**AIM**
Beneath this instruction is a block of data; output from it exactly the lines that run from the one containing "build_base()" through the one containing "depsgraph = bpy.context.evaluated_depsgraph_get()", inclusive.

-- DATA SHOWN start --

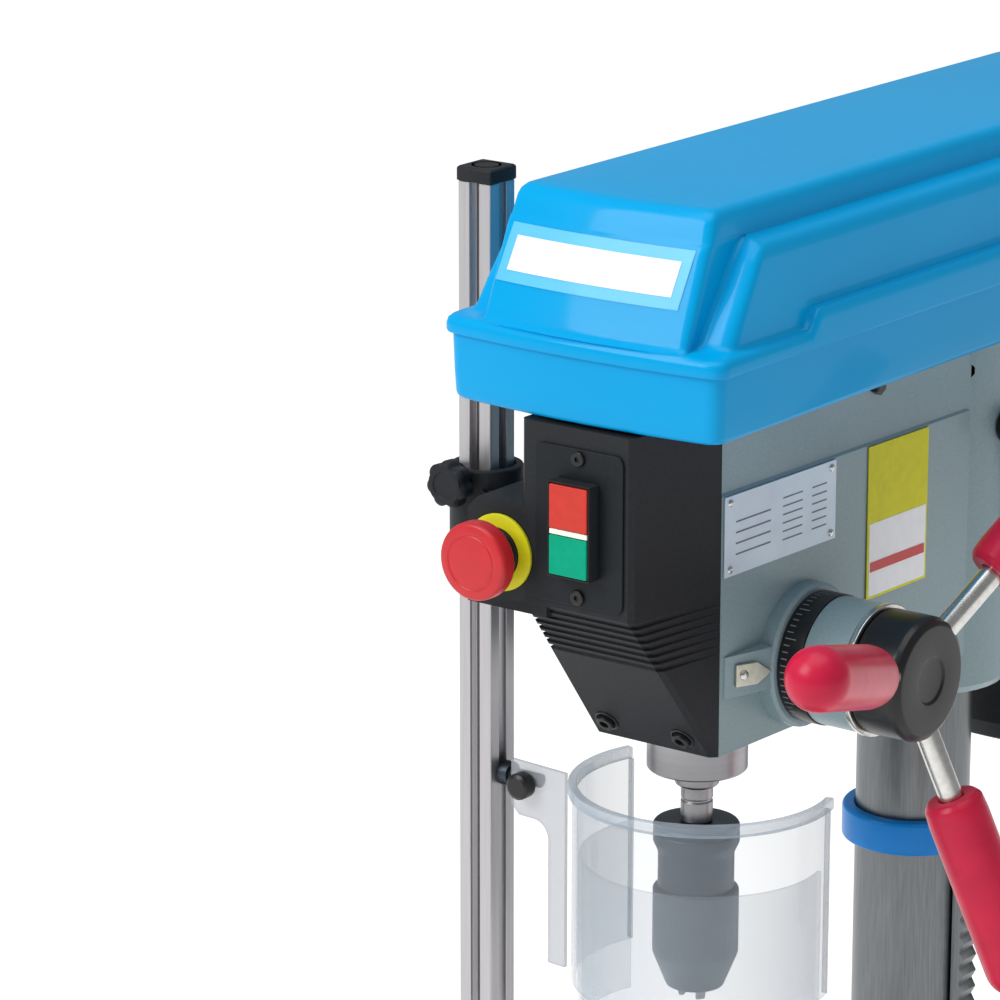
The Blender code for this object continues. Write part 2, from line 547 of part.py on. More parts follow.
def build_feed():
    axis = (0, FEED_Y, FEED_Z)
    shaft = [(0.0, -50.0), (9.0, -50.0), (9.0, -28.0), (6.2, -27.0), (6.2, 27.0), (9.0, 28.0), (9.0, 86.7), (0.0, 86.7)]
    node("feed_shaft", turned(shaft, axis, X_AXIS, 20), "steel", axis)
    start, middle, end = DIAL_X, DIAL_X + 13.0, DIAL_X + 40.2
    dial = [(9.4, start), (DIAL_R - 0.4, start), (DIAL_R, start + 0.4), (DIAL_R, middle), (9.4, middle)]
    node("depth_dial", turned(dial, axis, X_AXIS, 36, ring=True), "black_metal", axis)
    collar = [(9.4, middle + GAP), (DIAL_R - 0.5, middle + GAP), (DIAL_R - 0.5, end - 3.6), (DIAL_R + 0.4, end - 3.5),
              (DIAL_R + 0.4, end), (9.4, end)]
    node("feed_collar", turned(collar, axis, X_AXIS, 36, ring=True), "hammer_grey", axis)
    hub_start, hub_end = end + 0.5, LEVER_X + 15.0
    hub = turned([(0.0, hub_start), (30.4, hub_start), (31.2, hub_start + 0.8), (31.2, hub_end - 5.0), (28.0, hub_end),
                  (0.0, hub_end)], axis, X_AXIS, 28)
    root = Vector((LEVER_X, FEED_Y, FEED_Z))
    sockets = []
    for k in range(3):
        sockets.append(rod(6.4, root + lever_direction(LEVER_TILT + 120.0 * k) * 12.0, lever_direction(LEVER_TILT + 120.0 * k), 40.0, 12))
    node("lever_hub", cut(hub, *sockets), "black_metal", axis)
    for k in range(3):
        way = lever_direction(LEVER_TILT + 120.0 * k)
        tail = LEVER_LEN - GRIP_LEN
        lever = turned([(6.0, 12.6), (6.0, LEVER_LEN - 20.0)], root, way, 12)
        node("lever_%d" % (k + 1), lever, "steel", axis)
        grip = [(6.4, tail), (GRIP_R - 2.0, tail), (GRIP_R, tail + 4.0), (GRIP_R, LEVER_LEN)]
        for s in (30.0, 60.0, 90.0):
            a = math.radians(s)
            grip.append((GRIP_R * math.cos(a) if s < 90.0 else 0.0, LEVER_LEN + GRIP_R * math.sin(a)))
        grip += [(0.0, LEVER_LEN - 19.0), (6.4, LEVER_LEN - 19.0)]
        node("grip_%d" % (k + 1), turned(grip, root, way, 18, ring=True), "crimson_grip", axis)


# ---- table -------------------------------------------------------------------------------
def build_table():
    pivot = (0, COLUMN_Y, -400.0)
    z0, z1, pitch = -533.0, -92.4, 9.0
    teeth = [(193.2, z0), (206.8, z0)]
    outline = [(30.5, z0)]
    count = int((z1 - z0) // pitch)
    for k in range(count):
        z = z0 + pitch * k
        outline += [(38.2, z + 1.6), (35.6, z + 6.0)]
    outline += [(38.2, z1), (30.5, z1)]
    node("rack", plate(outline, teeth[0][0], teeth[1][0], "Y"), "steel", pivot, smooth=False)

    sleeve = rod(46.0, (0, COLUMN_Y, -440.0), Z_AXIS, 80.0, 32, 2.0)
    gusset = plate([(66.0, -420.0), (66.0, -376.0), (170.0, -370.0), (170.0, -436.0)], -16.0, 16.0, "X")
    disc = rod(35.0, (0, 85.0, TILT_Z), FRONT, 24.7, 28)
    pinion_box = rod(19.0, (30.0, COLUMN_Y, -400.0), X_AXIS, 34.0, 24, 2.0)
    body = join(sleeve, gusset, disc, pinion_box)
    bore = rod(BORE_R, (0, COLUMN_Y, -450.0), Z_AXIS, 100.0, 32)
    rack_way = block(20.0, 39.0, 192.4, 207.6, -450.0, -350.0)
    node("table_bracket", cut(body, bore, rack_way), "hammer_grey", pivot)

    half = 140.0
    centre_y = -2.0
    slab = loft([[(x, y, z) for x, y in rounded(-half + i, half - i, centre_y - half + i, centre_y + half - i, 12.0, 3)]
                 for i, z in ((1.0, -364.0), (0.0, -363.0), (0.0, TABLE_TOP - 0.8), (0.8, TABLE_TOP))])
    rib = block(-12.0, 12.0, -100.0, 60.0, TILT_Z - 4.0, -362.0)
    ear = rod(38.0, (0, 60.0, TILT_Z), FRONT, 20.0, 28)
    body = join(slab, rib, ear)
    trim = block(-60.0, 60.0, 30.0, 70.0, -350.5, -330.0)
    tools = [trim]
    for x in (-72.0, 72.0):
        slot = rounded(x - 7.0, x + 7.0, -100.0, 96.0, 6.9, 3)
        tools.append(plate(slot, -380.0, -340.0))
    node("table", cut(body, *tools), "cast_bare", (0, 60.0, TILT_Z))

    crank_x = 64.4
    crank_at = (crank_x, COLUMN_Y, -400.0)
    hub = rod(10.0, crank_at, X_AXIS, 14.0, 20, 1.0)
    arm = block(crank_x + 2.0, crank_x + 10.0, COLUMN_Y - CRANK_ARM - 8.0, COLUMN_Y, -408.0, -392.0)
    pin = rod(4.0, (crank_x + 4.0, COLUMN_Y - CRANK_ARM, -400.0), X_AXIS, 56.0, 12)
    node("table_crank", join(hub, arm, pin), "black_metal", crank_at)
    handle = [(4.4, 10.6), (9.0, 10.6), (10.5, 14.0), (9.0, 30.0), (10.5, 52.0), (8.0, 58.0), (4.4, 58.0)]
    spot = (crank_x, COLUMN_Y - CRANK_ARM, -400.0)
    node("crank_grip", turned(handle, spot, X_AXIS, 16, ring=True), "black_plastic", spot)
    lock_at = (-46.4, COLUMN_Y, -400.0)
    hub = rod(9.0, lock_at, -X_AXIS, 14.0, 16, 1.0)
    arm = rod(4.5, (-54.0, COLUMN_Y, -400.0), Vector((-0.35, -1.0, 0.25)), 52.0, 12)
    node("column_lock", join(hub, arm), "black_metal", lock_at)


# ---- chuck guard -------------------------------------------------------------------------
def t_slot_outline(cx, cy):
    quarter = [(10.0, -2.9), (8.2, -2.9), (8.2, -5.4), (6.6, -5.4), (4.2, -3.0),
               (4.2, 3.0), (6.6, 5.4), (8.2, 5.4), (8.2, 2.9), (10.0, 2.9), (10.0, 9.4), (9.4, 10.0)]
    outline = []
    for k in range(4):
        c, s = ((1, 0), (0, 1), (-1, 0), (0, -1))[k]
        outline += [(cx + x * c - y * s, cy + x * s + y * c) for x, y in quarter]
    return outline


def arc_wall(outer, inner, first, last, steps):
    """C-shaped outline round the spindle, open at the back."""
    points = []
    for radius, order in ((outer, range(steps + 1)), (inner, range(steps, -1, -1))):
        for k in order:
            a = math.radians(first + (last - first) * k / steps)
            points.append((GUARD_X + radius * math.cos(a), radius * math.sin(a)))
    return points


def build_guard():
    post_pivot = (POST_X, POST_Y, 0.0)
    holder = rod(18.5, (POST_X, POST_Y, 93.0), Z_AXIS, 48.0, 32, 1.0)
    bridge = block(POST_X, -37.9, -36.0, -6.0, 99.0, 131.0)
    rear_nib = block(-60.0, -38.1, -57.6, -30.0, 104.0, 128.0)
    bore = rod(14.6, (POST_X, POST_Y, 90.0), Z_AXIS, 60.0, 32)
    holder_body = cut(join(holder, bridge, rear_nib), bore)
    node("post_holder", holder_body, "black_plastic")

    node("guard_post", plate(t_slot_outline(POST_X, POST_Y), POST_BOTTOM, POST_TOP), "aluminium", post_pivot, smooth=False)
    cap_rings = []
    for inset, z in ((0.0, POST_TOP + GAP), (0.0, POST_TOP + 6.6), (1.0, POST_TOP + 7.5)):
        outline = rounded(POST_X - 11.0 + inset, POST_X + 11.0 - inset, POST_Y - 11.0 + inset, POST_Y + 11.0 - inset, 2.0, 2)
        cap_rings.append([(x, y, z) for x, y in outline])
    node("post_cap", loft(cap_rings), "black_plastic", post_pivot)

    knob_z = 136.3
    knob_profile = [(0.0, 19.2), (4.0, 19.2), (4.0, 23.4), (10.6, 24.4), (12.4, 26.4), (12.4, 33.0), (10.6, 35.0), (0.0, 35.0)]
    knob_at = (POST_X, POST_Y, knob_z)
    node("holder_knob", turned(knob_profile, knob_at, FRONT, 21), "black_plastic", knob_at)

    clamp_z = -19.0
    disc = turned([(0.0, 0.0), (6.3, 0.0), (6.3, 6.0), (3.6, 6.0), (3.6, 24.0), (0.0, 24.0)],
                  (POST_X + 10.4, POST_Y, clamp_z), X_AXIS, 20)
    node("guard_clamp", disc, "dark_steel", post_pivot)

    last = -200.7
    wall = plate(arc_wall(GUARD_R, GUARD_R - 2.4, 17.0, last + 0.2, 26), GUARD_BOTTOM, GUARD_TOP - 1.0)
    rim = plate(arc_wall(GUARD_R + 2.0, GUARD_R - 2.6, 16.8, last, 26), GUARD_TOP - 6.0, GUARD_TOP)
    tail_outline = [(-93.5, -28.4), (-93.5, -25.9), (-58.0, -28.4), (-49.0, -32.4), (-49.0, -37.0), (-59.0, -31.2)]
    tail = plate(tail_outline, GUARD_BOTTOM + 1.0, GUARD_TOP - 0.5)
    notch = block(-110.0, -69.0, -60.0, 0.0, GUARD_BOTTOM - 5.0, -36.0)
    shield = join(wall, rim, cut(tail, notch))
    node("guard_shield", shield, "clear", post_pivot)
    lower = plate(arc_wall(GUARD_R - 3.2, GUARD_R - 5.4, 15.0, last + 2.0, 26), -135.0, -45.0)
    node("guard_extension", lower, "clear", post_pivot)
    screw = [(0.0, 0.0), (6.4, 0.0), (6.8, 1.0), (6.8, 7.0), (5.0, 8.0), (0.0, 8.0)]
    screw_at = (-83.0, -30.3, -18.0)
    node("guard_screw", turned(screw, screw_at, FRONT, 20), "black_metal", screw_at)


def main():
    for obj in list(bpy.data.objects):
        bpy.data.objects.remove(obj, do_unlink=True)
    LOOKS["brass_tip"] = ((0.55, 0.5, 0.36), 0.35, 1.0)
    build_base()
    build_casting()
    build_cover()
    build_head_trim()
    build_hood()
    build_drive()
    build_motor()
    build_quill()
    build_feed()
    build_table()
    build_guard()


main()
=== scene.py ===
"""Looks of the bench drill: materials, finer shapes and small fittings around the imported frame.

Lengths written in millimetres are in the machine frame, whose origin is the spindle axis at the
quill's lower face; spot() turns them into the row frame.
"""

import json
import math

import bmesh
import bpy
from mathutils import Matrix, Vector


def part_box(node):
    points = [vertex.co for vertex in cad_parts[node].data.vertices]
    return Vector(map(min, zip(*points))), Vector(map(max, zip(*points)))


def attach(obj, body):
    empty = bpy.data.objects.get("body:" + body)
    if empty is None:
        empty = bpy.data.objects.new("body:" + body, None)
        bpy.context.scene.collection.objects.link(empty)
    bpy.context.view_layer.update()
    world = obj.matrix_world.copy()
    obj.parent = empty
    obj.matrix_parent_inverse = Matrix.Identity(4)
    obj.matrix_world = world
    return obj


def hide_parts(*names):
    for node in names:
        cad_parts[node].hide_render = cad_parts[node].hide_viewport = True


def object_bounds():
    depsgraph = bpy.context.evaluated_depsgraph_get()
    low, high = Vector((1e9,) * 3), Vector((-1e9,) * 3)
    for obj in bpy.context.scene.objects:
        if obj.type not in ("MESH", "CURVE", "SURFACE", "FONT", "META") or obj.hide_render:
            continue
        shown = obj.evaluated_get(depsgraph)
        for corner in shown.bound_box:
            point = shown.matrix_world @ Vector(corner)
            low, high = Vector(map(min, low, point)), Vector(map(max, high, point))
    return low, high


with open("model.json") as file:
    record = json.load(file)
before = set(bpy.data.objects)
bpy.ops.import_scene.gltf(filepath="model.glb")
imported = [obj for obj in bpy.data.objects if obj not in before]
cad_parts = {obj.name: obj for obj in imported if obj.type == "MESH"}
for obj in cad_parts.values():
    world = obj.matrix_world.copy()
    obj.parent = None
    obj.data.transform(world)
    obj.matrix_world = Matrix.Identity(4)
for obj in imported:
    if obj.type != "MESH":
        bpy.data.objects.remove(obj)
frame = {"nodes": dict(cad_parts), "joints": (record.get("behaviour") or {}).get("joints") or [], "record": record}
cad_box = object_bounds()

MM = 0.001
X_AXIS, Y_AXIS, Z_AXIS = Vector((1, 0, 0)), Vector((0, 1, 0)), Vector((0, 0, 1))
FRONT = -Y_AXIS
JOINTS = {j["name"]: j for j in frame["joints"]}
ORIGIN = Vector(JOINTS["spindle_spin"]["pos_m"])


def spot(x, y, z):
    return ORIGIN + Vector((x, y, z)) * MM


def local(point):
    """Row-frame point back to machine millimetres."""
    return (Vector(point) - ORIGIN) / MM


def joint_at(name):
    return local(JOINTS[name]["pos_m"])


# ---- materials ---------------------------------------------------------------------------
def nodes_of(material):
    material.use_nodes = True
    tree = material.node_tree
    return tree, tree.nodes["Principled BSDF"]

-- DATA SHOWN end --

**PROBLEM SOLUTION**
    build_base()
    build_casting()
    build_cover()
    build_head_trim()
    build_hood()
    build_drive()
    build_motor()
    build_quill()
    build_feed()
    build_table()
    build_guard()


main()
=== scene.py ===
"""Looks of the bench drill: materials, finer shapes and small fittings around the imported frame.

Lengths written in millimetres are in the machine frame, whose origin is the spindle axis at the
quill's lower face; spot() turns them into the row frame.
"""

import json
import math

import bmesh
import bpy
from mathutils import Matrix, Vector


def part_box(node):
    points = [vertex.co for vertex in cad_parts[node].data.vertices]
    return Vector(map(min, zip(*points))), Vector(map(max, zip(*points)))


def attach(obj, body):
    empty = bpy.data.objects.get("body:" + body)
    if empty is None:
        empty = bpy.data.objects.new("body:" + body, None)
        bpy.context.scene.collection.objects.link(empty)
    bpy.context.view_layer.update()
    world = obj.matrix_world.copy()
    obj.parent = empty
    obj.matrix_parent_inverse = Matrix.Identity(4)
    obj.matrix_world = world
    return obj


def hide_parts(*names):
    for node in names:
        cad_parts[node].hide_render = cad_parts[node].hide_viewport = True


def object_bounds():
    depsgraph = bpy.context.evaluated_depsgraph_get()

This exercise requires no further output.